I’m just a simple user not using the best but just like music and nice sound,
So i bought a pi 4b /4gb and a tone one / khadas dac on usb nice enough to hear a nice stage and what others think of it will be something i don’t care about if they want to have gold plated toilets or sinks or the best of the best. i’m just happy with nice sound.

ditto. I also decided a long time ago that the brain is just a magnificent CPU depending upon organic inputs such as ears and eyes. None of us have identical brains, ears or eyes. For example when I see colour, the colour I see may be similar to you or it might be quite different but we can appreciate it against a designated standard even if one of us is colour blind. Ears are the same with respect to sound. Education helps close the gap but unless I can see through your eyes it is only describable to me in relative terms, With scientific measuring devices we can measure sound very accurately but it does not describe an individuals evaluation.

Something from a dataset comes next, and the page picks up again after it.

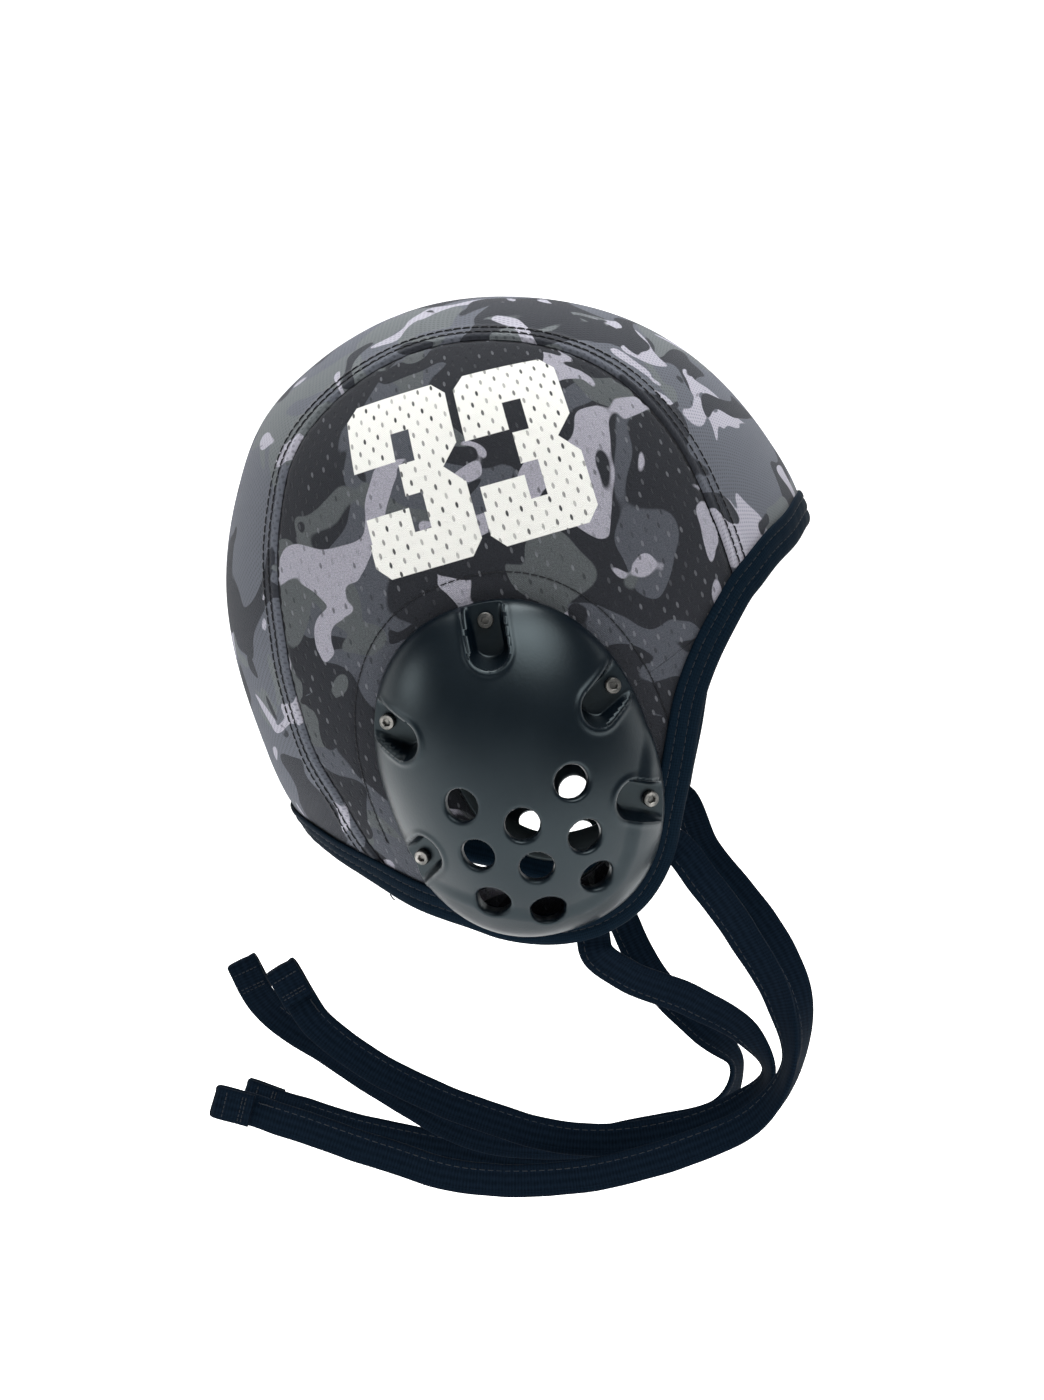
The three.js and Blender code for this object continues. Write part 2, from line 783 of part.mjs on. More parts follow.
function tieTapeGeometry({ hand, anchor, route }) {
  const sewnEnd = inFromEdge(anchor, tieSewn);
  const under = outward(sewnEnd);
  const depth = ringTop - tieThickness / 2;
  const start = raise(sewnEnd, depth);
  const leaving = raise(inFromEdge(anchor, -tieThickness), depth);
  const swung = route.map(({ ahead, side, down }) => new THREE.Vector3(
    start.x + ahead * tieSwing,
    side * start.y,
    start.z - down * tieHang,
  ));
  const curve = new THREE.CatmullRomCurve3([start, leaving, ...swung], false, 'centripetal');
  const turns = [0, 0, ...route.map((row) => row.turn)];
  const turnCurve = new THREE.SplineCurve(turns.map((turn, index) => new THREE.Vector2(index, turn)));
  const length = curve.getLength();
  const foldShare = 1 - tieFold / length;
  const sewnShare = start.distanceTo(leaving) / length;
  const box = new THREE.BoxGeometry(1, 1, 1, 1, 1, tieSteps);
  const tape = shaped(box, (from) => {
    const step = Math.round((from.z + 0.5) * tieSteps);
    const share = tieShare(step, sewnShare, foldShare, tieFoldStep / length);
    const centre = curve.getPointAt(share);
    const along = curve.getTangentAt(share);
    const loose = THREE.MathUtils.smoothstep(share * length, tieSewn, tieSewn + tieFacingTurn);
    const facing = under.clone().lerp(new THREE.Vector3(0, -1, 0), loose);
    facing.addScaledVector(along, -facing.dot(along)).normalize();
    const turn = turnCurve.getPoint(curve.getUtoTmapping(share)).y;
    facing.applyAxisAngle(along, THREE.MathUtils.degToRad(turn));
    const width = along.clone().cross(facing);
    const layers = share > foldShare ? 2 : 1;
    centre.addScaledVector(width, from.x * tieWidth);
    return centre.addScaledVector(facing, from.y * tieThickness * layers);
  });
  return hand < 0 ? tape : flipped(tape);
}

// The mirror image of a geometry in the centre plane, with its faces still turned out.
function flipped(geometry) {
  const mirror = geometry.clone().scale(1, -1, 1);
  return mirror.setIndex(Array.from(mirror.getIndex().array).reverse());
}

// Shares of the way along a tie: even steps from its sewn end to the fold, then a short one on
// which the tape doubles.
function tieShare(step, sewnShare, foldShare, foldStep) {
  if (step === 0 || step === tieSteps) {
    return step / tieSteps;
  }
  if (step === tieSteps - 1) {
    return foldShare + foldStep;
  }
  return THREE.MathUtils.lerp(sewnShare, foldShare, (step - 1) / (tieSteps - 3));
}

// The cap

function piece(name, geometry, look) {
  const mesh = new THREE.Mesh(geometry, look);
  mesh.name = name;
  return mesh;
}

function sidePieces(side, geometries) {
  const group = new THREE.Group();
  group.add(piece(`side_panel_${side}`, geometries.panel, clothPrint));
  group.add(piece(`ear_guard_${side}`, geometries.guard, guardPlastic));
  group.add(piece(`guard_ring_${side}`, geometries.ring, ringPlastic));
  geometries.screws.forEach((screw, index) => {
    group.add(piece(`guard_screw_${side}_${index + 1}`, screw, screwSteel));
  });
  group.scale.y = side === 'left' ? -1 : 1;
  return group;
}

const sideGeometries = {
  panel: toGeometry(drilled(toSolid(sidePanel()))),
  guard: earGuard(),
  ring: guardRing(),
  screws: screwAngles.map(guardScrew),
};

const cap = new THREE.Group();
cap.add(piece('centre_panel', centrePanel(), crownKnit));
cap.add(sidePieces('right', sideGeometries));
cap.add(sidePieces('left', sideGeometries));
cap.add(piece('edge_binding', edgeBinding(), navyTape));
for (const tie of ties) {
  cap.add(piece(tie.name, tieTapeGeometry(tie), tieTape));
}
cap.position.z = -(atAngle(90, 0).z - fabric);

const waterPoloCap = new THREE.Group();
waterPoloCap.add(cap);

export default waterPoloCap;
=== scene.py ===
"""Water polo cap: cloth panels, edge tape, ear guards, screws, tie tapes and a pale studio.

Shapes are worked out in millimetres about the middle of the head, then placed in metres in the
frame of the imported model, whose origin is the inside top of the crown.
"""

import math

import bmesh
import bpy
import numpy as np
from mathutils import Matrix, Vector


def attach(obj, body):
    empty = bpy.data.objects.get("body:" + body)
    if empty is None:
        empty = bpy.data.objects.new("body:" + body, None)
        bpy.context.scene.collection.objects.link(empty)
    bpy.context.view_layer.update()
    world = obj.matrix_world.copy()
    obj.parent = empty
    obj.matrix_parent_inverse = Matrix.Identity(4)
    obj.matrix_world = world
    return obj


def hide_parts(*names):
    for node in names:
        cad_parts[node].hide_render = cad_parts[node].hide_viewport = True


bl_info = {
    "name": "Water Polo Cap",
    "version": (1, 0, 0),
    "blender": (4, 5, 0),
    "location": "View3D > Sidebar > Cap",
    "description": "Cloth, edge tape, ear guards, screws and tie tapes of a water polo cap",
    "category": "Object",
}

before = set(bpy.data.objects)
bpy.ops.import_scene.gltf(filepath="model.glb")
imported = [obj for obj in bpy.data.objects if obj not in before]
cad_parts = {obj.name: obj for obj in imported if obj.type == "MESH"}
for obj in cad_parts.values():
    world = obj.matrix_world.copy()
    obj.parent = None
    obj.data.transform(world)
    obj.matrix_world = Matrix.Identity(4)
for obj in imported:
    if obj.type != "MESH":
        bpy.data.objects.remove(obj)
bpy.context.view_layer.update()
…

In his later years Beethoven was deaf but still a great composer, I found out only the other day 98% of people can conjure up visual images and for some the imagined image is as real as their eyes see and a source of confusion, I suddenly realised I was part of the 2% but I always thought we were all the same and that “photographic memory” was a figure of speech. How wrong I was, but it made no difference to my life except to be able to forget horrific images and not suffer post traumatic stress. As a result I do not deal in absolutes except maybe in something like mathematics. The rest is just personal experience and personal evaluation.